We are so good most of the time at looking back, and admitting, sometimes admiringly, that everything was for the best after all. That argument that shook us up, or losing our job, that breakup, eventually, all things connect, everything has a place. It feels so lovely to do this. We have a sense of peace and harmony in the world, that there is such a thing as destiny and that the universe/God/the Divine/etc really does have our back.
Yet, when something then goes ‘bad’ right here and now, in a present moment panic we throw this all out the window. SURELY, the ego tells us, this part doesn’t count. That was lovely back then BUT not now. Because the ego wants us to sit in the awfulness of it all, to panic, to lose our grip on reality, its job. And I’m not sure about yours, but mine does a fantastic job of this. The spirals it can take me down, the gripping panic, of ‘yes yes yes but this is an absolute disaster, that was cute thinking before, all that universe nonsense, but now let’s look at us (my ego and me), we’re really in the shit right now’…
Steve Jobs said, “You can’t connect the dots looking forward; you can only connect them looking backwards. So you have to trust that the dots will somehow connect in your future. You have to trust in something – your gut, destiny, life, karma, whatever”.
The point being, is doesn’t really matter what belief system you embrace, it all ends up at the same place. That everything is completely okay, that something is simply happening that we can’t comprehend in this moment.

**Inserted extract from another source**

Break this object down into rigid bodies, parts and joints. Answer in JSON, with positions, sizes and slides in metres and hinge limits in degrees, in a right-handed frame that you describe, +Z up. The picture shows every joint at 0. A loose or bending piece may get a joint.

A wise ancient Christian mystic once said “Stop telling God what you want, and instead listen to what God has to say to you”. You can take this many ways. The most important for me is to open up in the moment of panic to the always present stillness within us, surrender to natures flow and to listen, deeply and clearly, and know that eventually an answer, the truth of the situation will eventually reveal itself.